PROBLEM DETAILS — Reproduce the material in full, exactly as written.

RECORDS FOR THE TASK —
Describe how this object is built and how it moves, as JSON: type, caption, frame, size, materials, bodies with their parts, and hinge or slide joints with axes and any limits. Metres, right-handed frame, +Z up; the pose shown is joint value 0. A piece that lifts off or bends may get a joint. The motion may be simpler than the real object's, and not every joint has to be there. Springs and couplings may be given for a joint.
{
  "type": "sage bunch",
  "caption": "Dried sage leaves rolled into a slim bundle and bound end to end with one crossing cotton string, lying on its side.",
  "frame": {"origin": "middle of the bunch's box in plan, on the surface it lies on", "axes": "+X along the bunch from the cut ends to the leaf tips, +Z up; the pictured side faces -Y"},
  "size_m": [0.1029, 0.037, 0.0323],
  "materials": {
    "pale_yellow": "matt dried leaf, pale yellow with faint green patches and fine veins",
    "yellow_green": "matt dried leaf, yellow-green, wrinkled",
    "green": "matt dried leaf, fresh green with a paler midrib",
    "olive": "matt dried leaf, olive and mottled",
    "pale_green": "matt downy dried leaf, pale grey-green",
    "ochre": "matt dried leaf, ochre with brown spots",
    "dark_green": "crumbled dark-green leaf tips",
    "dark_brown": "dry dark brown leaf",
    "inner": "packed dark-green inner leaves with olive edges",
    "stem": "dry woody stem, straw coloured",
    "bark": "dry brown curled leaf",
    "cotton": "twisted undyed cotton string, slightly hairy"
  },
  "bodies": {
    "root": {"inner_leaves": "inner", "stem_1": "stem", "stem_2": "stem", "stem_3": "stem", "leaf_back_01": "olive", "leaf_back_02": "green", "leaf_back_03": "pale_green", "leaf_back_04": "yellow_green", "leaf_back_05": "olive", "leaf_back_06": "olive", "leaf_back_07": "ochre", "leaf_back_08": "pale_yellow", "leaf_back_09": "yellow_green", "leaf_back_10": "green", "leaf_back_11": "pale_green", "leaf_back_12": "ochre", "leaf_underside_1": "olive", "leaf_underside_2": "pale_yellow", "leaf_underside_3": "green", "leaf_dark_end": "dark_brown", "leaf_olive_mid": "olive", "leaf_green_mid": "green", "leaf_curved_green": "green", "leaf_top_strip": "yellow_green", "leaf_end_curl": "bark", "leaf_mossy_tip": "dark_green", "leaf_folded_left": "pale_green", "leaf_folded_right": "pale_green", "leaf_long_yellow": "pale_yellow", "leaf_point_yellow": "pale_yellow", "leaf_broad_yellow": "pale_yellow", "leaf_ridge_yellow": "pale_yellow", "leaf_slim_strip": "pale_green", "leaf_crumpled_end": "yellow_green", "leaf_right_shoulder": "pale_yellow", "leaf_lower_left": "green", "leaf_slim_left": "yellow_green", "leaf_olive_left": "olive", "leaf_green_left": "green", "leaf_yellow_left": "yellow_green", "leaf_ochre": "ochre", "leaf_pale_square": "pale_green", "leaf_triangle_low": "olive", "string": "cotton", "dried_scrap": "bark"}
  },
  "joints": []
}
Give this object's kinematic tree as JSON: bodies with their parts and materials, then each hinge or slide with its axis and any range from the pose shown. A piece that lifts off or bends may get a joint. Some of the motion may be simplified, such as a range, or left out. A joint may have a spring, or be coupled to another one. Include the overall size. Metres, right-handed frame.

WRITTEN SOLUTION —
Describe how this object is built and how it moves, as JSON: type, caption, frame, size, materials, bodies with their parts, and hinge or slide joints with axes and any limits. Metres, right-handed frame, +Z up; the pose shown is joint value 0. A piece that lifts off or bends may get a joint. The motion may be simpler than the real object's, and not every joint has to be there. Springs and couplings may be given for a joint.
{
  "type": "sage bunch",
  "caption": "Dried sage leaves rolled into a slim bundle and bound end to end with one crossing cotton string, lying on its side.",
  "frame": {"origin": "middle of the bunch's box in plan, on the surface it lies on", "axes": "+X along the bunch from the cut ends to the leaf tips, +Z up; the pictured side faces -Y"},
  "size_m": [0.1029, 0.037, 0.0323],
  "materials": {
    "pale_yellow": "matt dried leaf, pale yellow with faint green patches and fine veins",
    "yellow_green": "matt dried leaf, yellow-green, wrinkled",
    "green": "matt dried leaf, fresh green with a paler midrib",
    "olive": "matt dried leaf, olive and mottled",
    "pale_green": "matt downy dried leaf, pale grey-green",
    "ochre": "matt dried leaf, ochre with brown spots",
    "dark_green": "crumbled dark-green leaf tips",
    "dark_brown": "dry dark brown leaf",
    "inner": "packed dark-green inner leaves with olive edges",
    "stem": "dry woody stem, straw coloured",
    "bark": "dry brown curled leaf",
    "cotton": "twisted undyed cotton string, slightly hairy"
  },
  "bodies": {
    "root": {"inner_leaves": "inner", "stem_1": "stem", "stem_2": "stem", "stem_3": "stem", "leaf_back_01": "olive", "leaf_back_02": "green", "leaf_back_03": "pale_green", "leaf_back_04": "yellow_green", "leaf_back_05": "olive", "leaf_back_06": "olive", "leaf_back_07": "ochre", "leaf_back_08": "pale_yellow", "leaf_back_09": "yellow_green", "leaf_back_10": "green", "leaf_back_11": "pale_green", "leaf_back_12": "ochre", "leaf_underside_1": "olive", "leaf_underside_2": "pale_yellow", "leaf_underside_3": "green", "leaf_dark_end": "dark_brown", "leaf_olive_mid": "olive", "leaf_green_mid": "green", "leaf_curved_green": "green", "leaf_top_strip": "yellow_green", "leaf_end_curl": "bark", "leaf_mossy_tip": "dark_green", "leaf_folded_left": "pale_green", "leaf_folded_right": "pale_green", "leaf_long_yellow": "pale_yellow", "leaf_point_yellow": "pale_yellow", "leaf_broad_yellow": "pale_yellow", "leaf_ridge_yellow": "pale_yellow", "leaf_slim_strip": "pale_green", "leaf_crumpled_end": "yellow_green", "leaf_right_shoulder": "pale_yellow", "leaf_lower_left": "green", "leaf_slim_left": "yellow_green", "leaf_olive_left": "olive", "leaf_green_left": "green", "leaf_yellow_left": "yellow_green", "leaf_ochre": "ochre", "leaf_pale_square": "pale_green", "leaf_triangle_low": "olive", "string": "cotton", "dried_scrap": "bark"}
  },
  "joints": []
}
Give this object's kinematic tree as JSON: bodies with their parts and materials, then each hinge or slide with its axis and any range from the pose shown. A piece that lifts off or bends may get a joint. Some of the motion may be simplified, such as a range, or left out. A joint may have a spring, or be coupled to another one. Include the overall size. Metres, right-handed frame.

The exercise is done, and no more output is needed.